• Dataset excerpt:
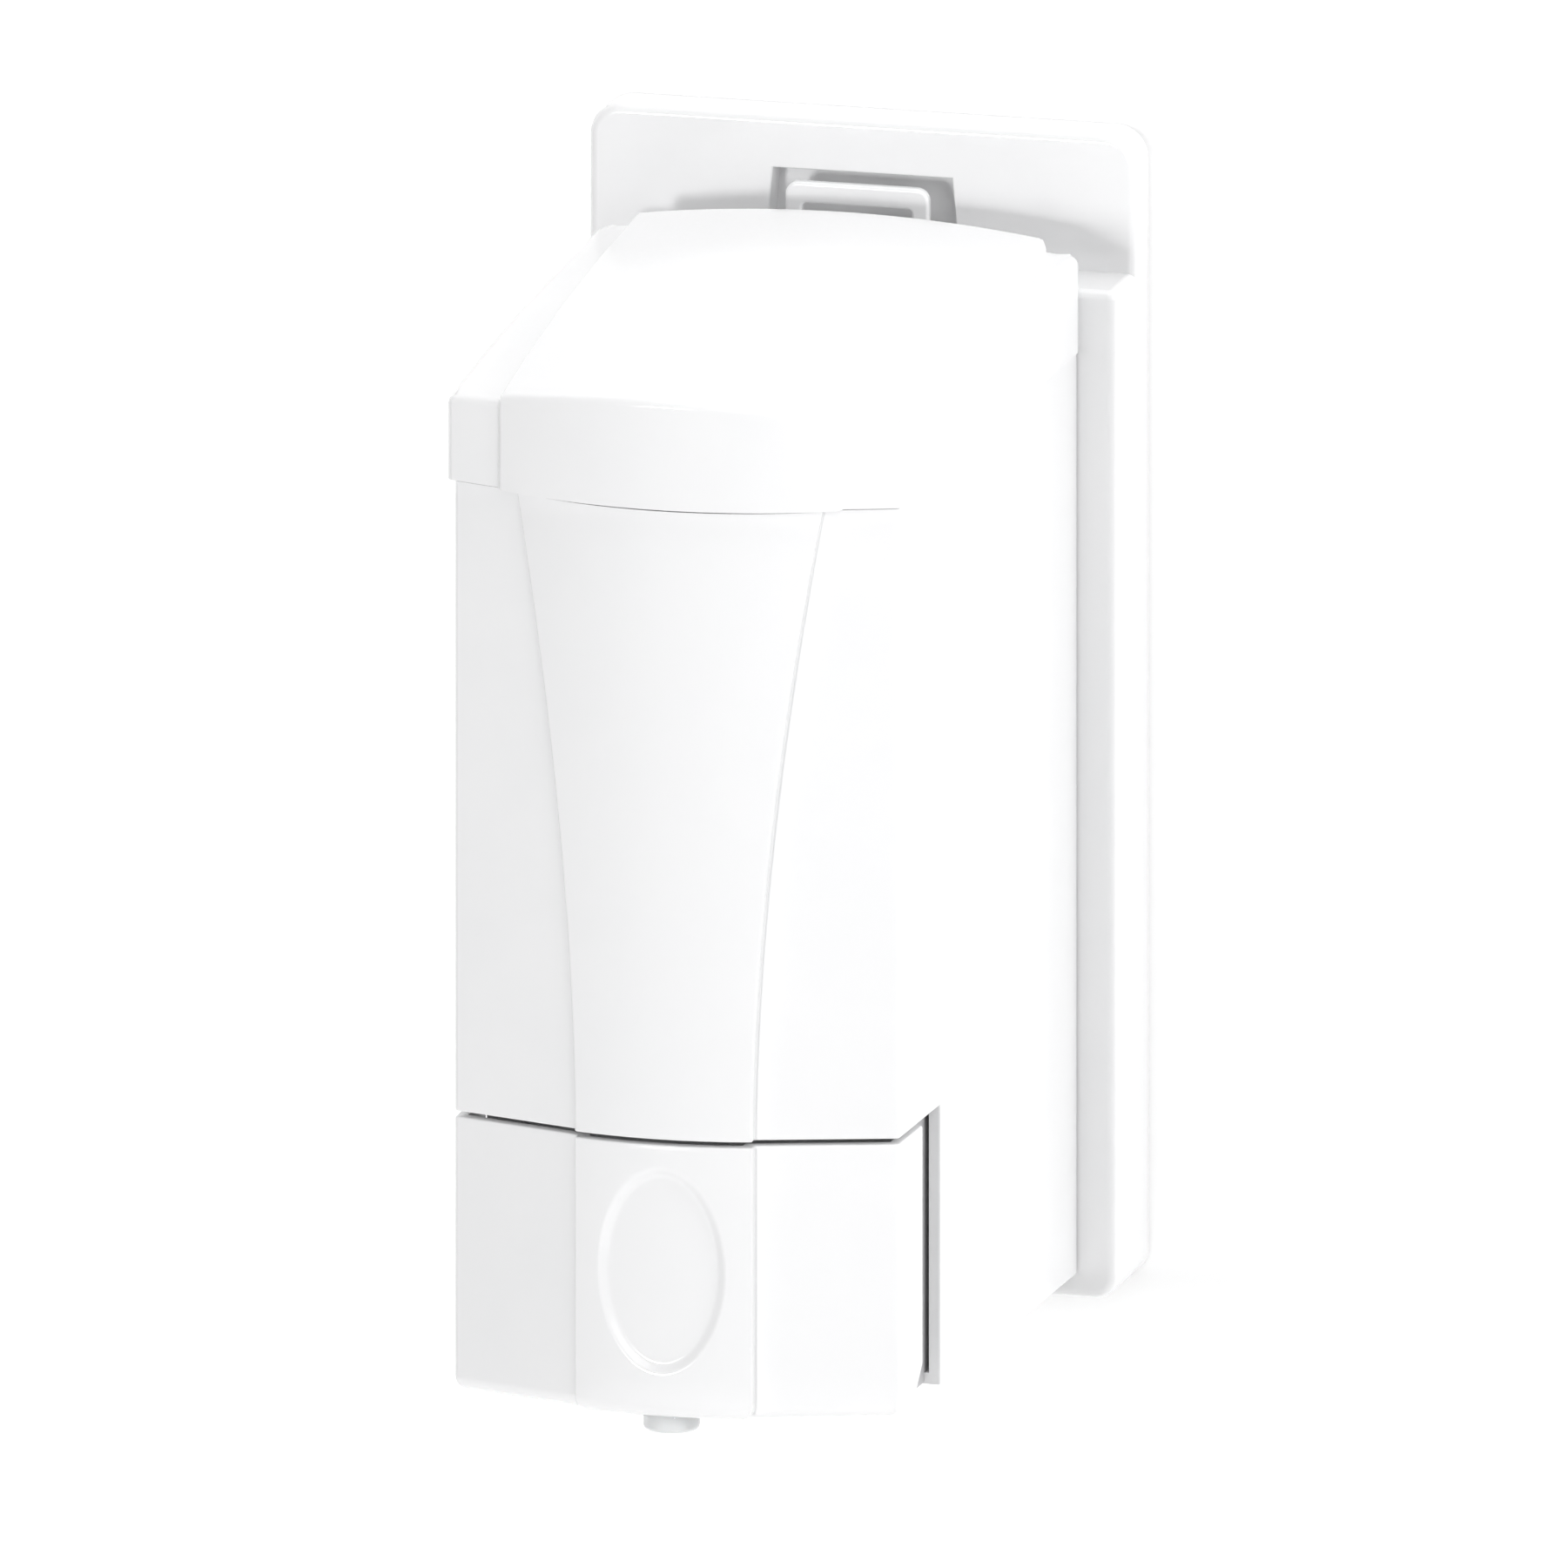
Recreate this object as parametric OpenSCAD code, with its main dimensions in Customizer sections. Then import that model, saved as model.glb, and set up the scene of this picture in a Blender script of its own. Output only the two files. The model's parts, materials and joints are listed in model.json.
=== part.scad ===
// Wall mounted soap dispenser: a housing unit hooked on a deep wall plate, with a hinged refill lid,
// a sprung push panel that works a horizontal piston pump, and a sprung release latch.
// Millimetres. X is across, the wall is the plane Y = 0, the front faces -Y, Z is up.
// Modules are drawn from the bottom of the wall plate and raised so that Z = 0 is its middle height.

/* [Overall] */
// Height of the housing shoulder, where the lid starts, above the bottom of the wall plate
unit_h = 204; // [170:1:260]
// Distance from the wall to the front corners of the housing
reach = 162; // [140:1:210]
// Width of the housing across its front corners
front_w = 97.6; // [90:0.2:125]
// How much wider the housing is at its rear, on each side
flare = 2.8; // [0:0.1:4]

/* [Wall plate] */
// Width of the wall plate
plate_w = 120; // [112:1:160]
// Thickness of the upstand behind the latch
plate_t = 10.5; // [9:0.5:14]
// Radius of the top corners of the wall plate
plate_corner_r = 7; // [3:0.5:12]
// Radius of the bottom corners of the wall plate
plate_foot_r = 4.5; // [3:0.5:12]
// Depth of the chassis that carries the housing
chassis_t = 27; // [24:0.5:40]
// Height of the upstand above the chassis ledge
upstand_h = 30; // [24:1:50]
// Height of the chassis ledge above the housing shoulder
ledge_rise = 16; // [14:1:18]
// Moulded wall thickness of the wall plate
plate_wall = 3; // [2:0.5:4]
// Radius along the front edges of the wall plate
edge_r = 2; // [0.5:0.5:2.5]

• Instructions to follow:
Starting at the first line of the material above, reproduce each line exactly up to and including the line with "its middle height.".

• Exercise response:
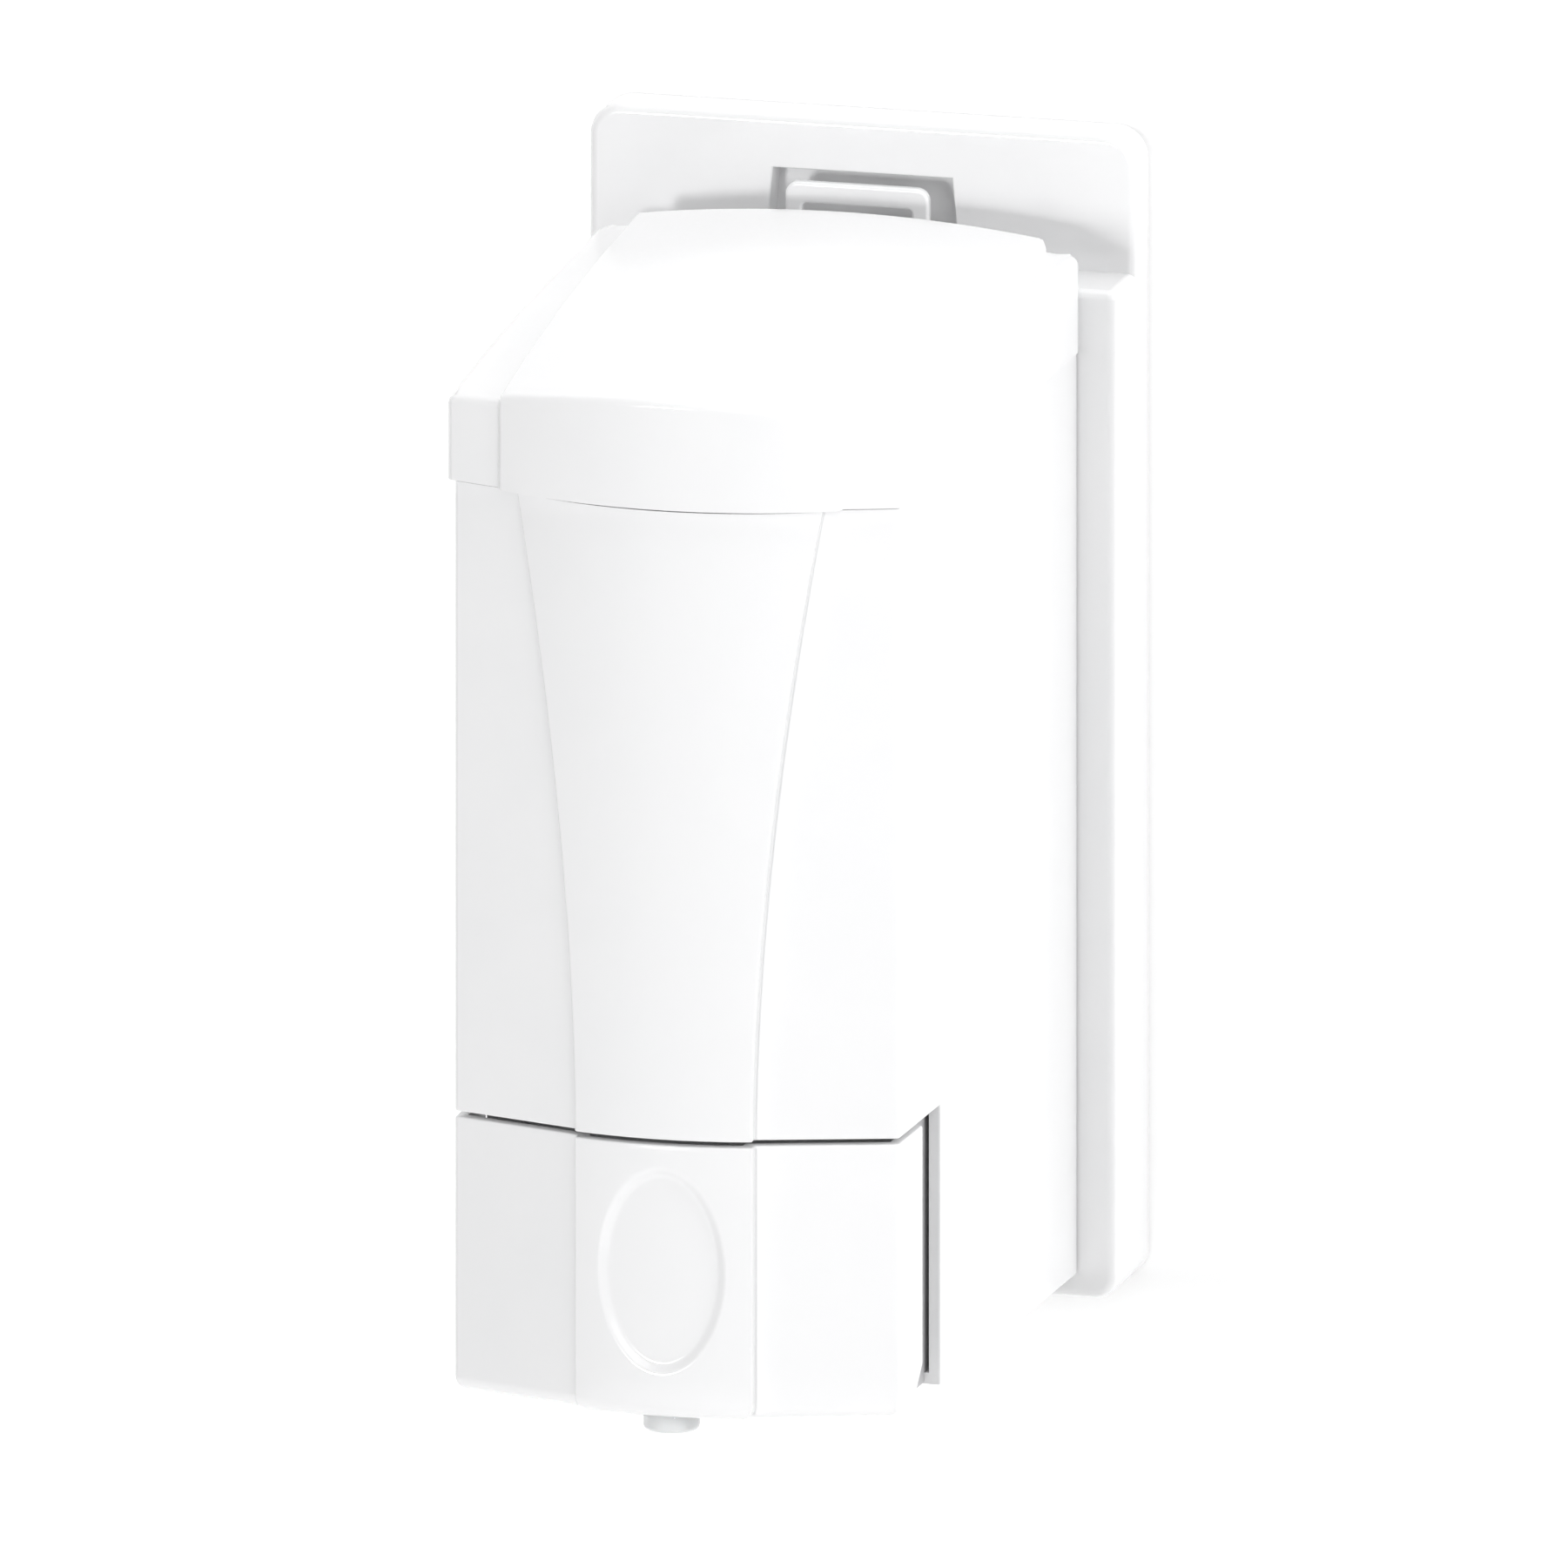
Recreate this object as parametric OpenSCAD code, with its main dimensions in Customizer sections. Then import that model, saved as model.glb, and set up the scene of this picture in a Blender script of its own. Output only the two files. The model's parts, materials and joints are listed in model.json.
=== part.scad ===
// Wall mounted soap dispenser: a housing unit hooked on a deep wall plate, with a hinged refill lid,
// a sprung push panel that works a horizontal piston pump, and a sprung release latch.
// Millimetres. X is across, the wall is the plane Y = 0, the front faces -Y, Z is up.
// Modules are drawn from the bottom of the wall plate and raised so that Z = 0 is its middle height.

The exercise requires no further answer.